Challenge
Please give the listing again, word for word, with nothing left out.

»»

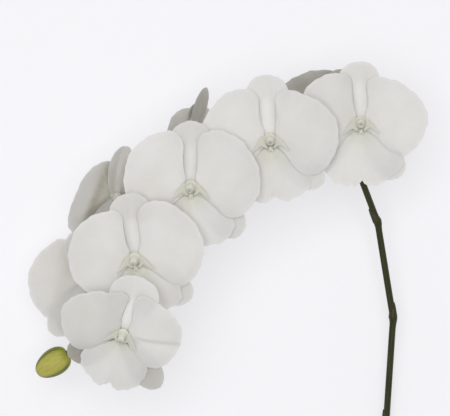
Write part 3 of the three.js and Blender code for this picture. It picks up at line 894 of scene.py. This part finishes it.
# %% [markdown]
# ## From a row to a bloom
# Three angles could turn a bloom, but a direction is easier to read off a picture. A bloom faces its way, keeps
# its dorsal sepal as upright in the picture as that allows, and is then turned. Its blades are made in its own
# frame, and the matrix takes them all to their places in metres.


# %% The maker of blooms
def bloom_matrix(at, faces, turn, size):
    facing = Vector(faces).normalized()
    up = (Y - facing * Y.dot(facing)).normalized()
    basis = Matrix((up.cross(facing), up, facing)).transposed().to_4x4()
    spin = Matrix.Rotation(math.radians(turn), 4, "Z")
    return Matrix.Scale(MM, 4) @ Matrix.Translation(Vector(at) + MIDDLE) @ basis @ spin @ Matrix.Scale(size, 4)


def bloom(
    number, at, faces, turn, phase, size=1, tone=1.0, olive_shade=0.2, spread=(0, 0), crowns=(1, 1), reaches=(1, 1),
    corner=0, dorsal=1, laterals=(136, 136), right_lateral=1, lip=(1, 1), sepal_shades=(0.95, 0.92, 0.92),
):
    def give(name, parts, kind):
        piece(f"bloom_{number}_{name}", parts, f"bloom_{number}_{kind}", where, tone, olive_shade)

    where = bloom_matrix(at, faces, turn, size)
    for i, (side, word, shift) in enumerate(((-1, "left", 0), (1, "right", 1.7))):
        own = OWN_RELIEF.get((number, word), {})
        blade = petal(side, spread[i], crowns[i], reaches[i], phase + shift, corner, own)
        give(f"{word}_petal", [blade], f"petal_{word}")
    give("calyx", [
        sepal(DORSAL_LENGTH, DORSAL_HALF * dorsal, 0, phase + 0.6, sepal_shades[0]),
        sepal(LATERAL_LENGTH * right_lateral, LATERAL_HALF, laterals[1], phase + 2.2, sepal_shades[1]),
        sepal(LATERAL_LENGTH, LATERAL_HALF, -laterals[0], phase + 3.9, sepal_shades[2]),
        receptacle(),
    ], "sepals")
    lobes = [side_lobe(1, phase), side_lobe(-1, phase + 1)]
    give("whole_lip", [lip_blade(phase, lip), *lobes, *callus()], "lip")
    give("column_with_cap", column(), "column")
    return where


bloom_places = {number: bloom(number, **row) for number, row in enumerate(BLOOMS, 1)}
print("bloom pieces:", len(made_pieces), "faces:", sum(len(o.data.polygons) for o in made_pieces))

# %% [markdown]
# ## The spike and its stalks
# The spike is a rod along a line that is straight between its nodes and turns at them, and each bloom's stalk is a
# thinner rod. A curve with a bevel would give smooth round rods. One Geometry Nodes tree makes them fluted as
# well, and thicker at each node: it turns a line of points into a curve and sweeps a fluted ring along it, scaled
# by the share of the length and the distance to the nearest node.

# %% The stalk tree
STALK = {
    "Foot radius": 2.5, "Tip radius": 1.5, "Taper start": 0.35, "Taper end": 1.0,
    "Swelling": 0.28, "Node length": 3.2, "Sides": 20.0, "Flute": 0.02, "Flutes": 7.0,
}


def stalk_tree():
    t = Shaping("stalk", STALK)
    share, near = t.carried("share"), t.carried("near")
    taper = t.add("ShaderNodeMapRange", None, {
        "Value": share, "From Min": t["Taper start"], "From Max": t["Taper end"],
        "To Min": t["Foot radius"], "To Max": t["Tip radius"],
    })
    swelling = 1 + t["Swelling"] * t.math("EXPONENT", -((near / t["Node length"]) ** 2))
    line = t.add("GeometryNodeMeshToCurve", None, {"Mesh": t["Geometry"]})
    ring = t.add("GeometryNodeCurvePrimitiveCircle", None, {"Resolution": t["Sides"], "Radius": 1.0})
    rx, ry, _ = t.split(t.add("GeometryNodeInputPosition"))
    round_it = t.math("ARCTAN2", ry, rx)
    ring = t.add("GeometryNodeStoreNamedAttribute", {"data_type": "FLOAT", "domain": "POINT"}, {
        "Geometry": ring, "Name": "turn", "Value": round_it / FULL_TURN + 0.5,
    })
    push = t["Flute"] * t.math("COSINE", round_it * t["Flutes"])
    ring = t.add("GeometryNodeSetPosition", None, {"Geometry": ring, "Offset": t.join(rx * push, ry * push, 0.0)})
    rod = t.add("GeometryNodeCurveToMesh", None, {
        "Curve": line, "Profile Curve": ring, "Scale": taper * swelling, "Fill Caps": True,
    })
    t.end(t.add("GeometryNodeSetShadeSmooth", None, {"Geometry": rod}))
    return t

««

Task answer
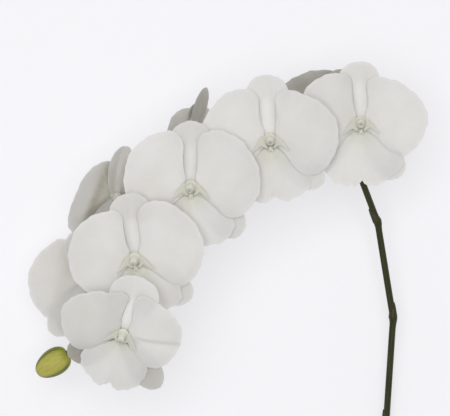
Write part 3 of the three.js and Blender code for this picture. It picks up at line 894 of scene.py. This part finishes it.
# %% [markdown]
# ## From a row to a bloom
# Three angles could turn a bloom, but a direction is easier to read off a picture. A bloom faces its way, keeps
# its dorsal sepal as upright in the picture as that allows, and is then turned. Its blades are made in its own
# frame, and the matrix takes them all to their places in metres.


# %% The maker of blooms
def bloom_matrix(at, faces, turn, size):
    facing = Vector(faces).normalized()
    up = (Y - facing * Y.dot(facing)).normalized()
    basis = Matrix((up.cross(facing), up, facing)).transposed().to_4x4()
    spin = Matrix.Rotation(math.radians(turn), 4, "Z")
    return Matrix.Scale(MM, 4) @ Matrix.Translation(Vector(at) + MIDDLE) @ basis @ spin @ Matrix.Scale(size, 4)


def bloom(
    number, at, faces, turn, phase, size=1, tone=1.0, olive_shade=0.2, spread=(0, 0), crowns=(1, 1), reaches=(1, 1),
    corner=0, dorsal=1, laterals=(136, 136), right_lateral=1, lip=(1, 1), sepal_shades=(0.95, 0.92, 0.92),
):
    def give(name, parts, kind):
        piece(f"bloom_{number}_{name}", parts, f"bloom_{number}_{kind}", where, tone, olive_shade)

    where = bloom_matrix(at, faces, turn, size)
    for i, (side, word, shift) in enumerate(((-1, "left", 0), (1, "right", 1.7))):
        own = OWN_RELIEF.get((number, word), {})
        blade = petal(side, spread[i], crowns[i], reaches[i], phase + shift, corner, own)
        give(f"{word}_petal", [blade], f"petal_{word}")
    give("calyx", [
        sepal(DORSAL_LENGTH, DORSAL_HALF * dorsal, 0, phase + 0.6, sepal_shades[0]),
        sepal(LATERAL_LENGTH * right_lateral, LATERAL_HALF, laterals[1], phase + 2.2, sepal_shades[1]),
        sepal(LATERAL_LENGTH, LATERAL_HALF, -laterals[0], phase + 3.9, sepal_shades[2]),
        receptacle(),
    ], "sepals")
    lobes = [side_lobe(1, phase), side_lobe(-1, phase + 1)]
    give("whole_lip", [lip_blade(phase, lip), *lobes, *callus()], "lip")
    give("column_with_cap", column(), "column")
    return where


bloom_places = {number: bloom(number, **row) for number, row in enumerate(BLOOMS, 1)}
print("bloom pieces:", len(made_pieces), "faces:", sum(len(o.data.polygons) for o in made_pieces))

# %% [markdown]
# ## The spike and its stalks
# The spike is a rod along a line that is straight between its nodes and turns at them, and each bloom's stalk is a
# thinner rod. A curve with a bevel would give smooth round rods. One Geometry Nodes tree makes them fluted as
# well, and thicker at each node: it turns a line of points into a curve and sweeps a fluted ring along it, scaled
# by the share of the length and the distance to the nearest node.

# %% The stalk tree
STALK = {
    "Foot radius": 2.5, "Tip radius": 1.5, "Taper start": 0.35, "Taper end": 1.0,
    "Swelling": 0.28, "Node length": 3.2, "Sides": 20.0, "Flute": 0.02, "Flutes": 7.0,
}


def stalk_tree():
    t = Shaping("stalk", STALK)
    share, near = t.carried("share"), t.carried("near")
    taper = t.add("ShaderNodeMapRange", None, {
        "Value": share, "From Min": t["Taper start"], "From Max": t["Taper end"],
        "To Min": t["Foot radius"], "To Max": t["Tip radius"],
    })
    swelling = 1 + t["Swelling"] * t.math("EXPONENT", -((near / t["Node length"]) ** 2))
    line = t.add("GeometryNodeMeshToCurve", None, {"Mesh": t["Geometry"]})
    ring = t.add("GeometryNodeCurvePrimitiveCircle", None, {"Resolution": t["Sides"], "Radius": 1.0})
    rx, ry, _ = t.split(t.add("GeometryNodeInputPosition"))
    round_it = t.math("ARCTAN2", ry, rx)
    ring = t.add("GeometryNodeStoreNamedAttribute", {"data_type": "FLOAT", "domain": "POINT"}, {
        "Geometry": ring, "Name": "turn", "Value": round_it / FULL_TURN + 0.5,
    })
    push = t["Flute"] * t.math("COSINE", round_it * t["Flutes"])
    ring = t.add("GeometryNodeSetPosition", None, {"Geometry": ring, "Offset": t.join(rx * push, ry * push, 0.0)})
    rod = t.add("GeometryNodeCurveToMesh", None, {
        "Curve": line, "Profile Curve": ring, "Scale": taper * swelling, "Fill Caps": True,
    })
    t.end(t.add("GeometryNodeSetShadeSmooth", None, {"Geometry": rod}))
    return t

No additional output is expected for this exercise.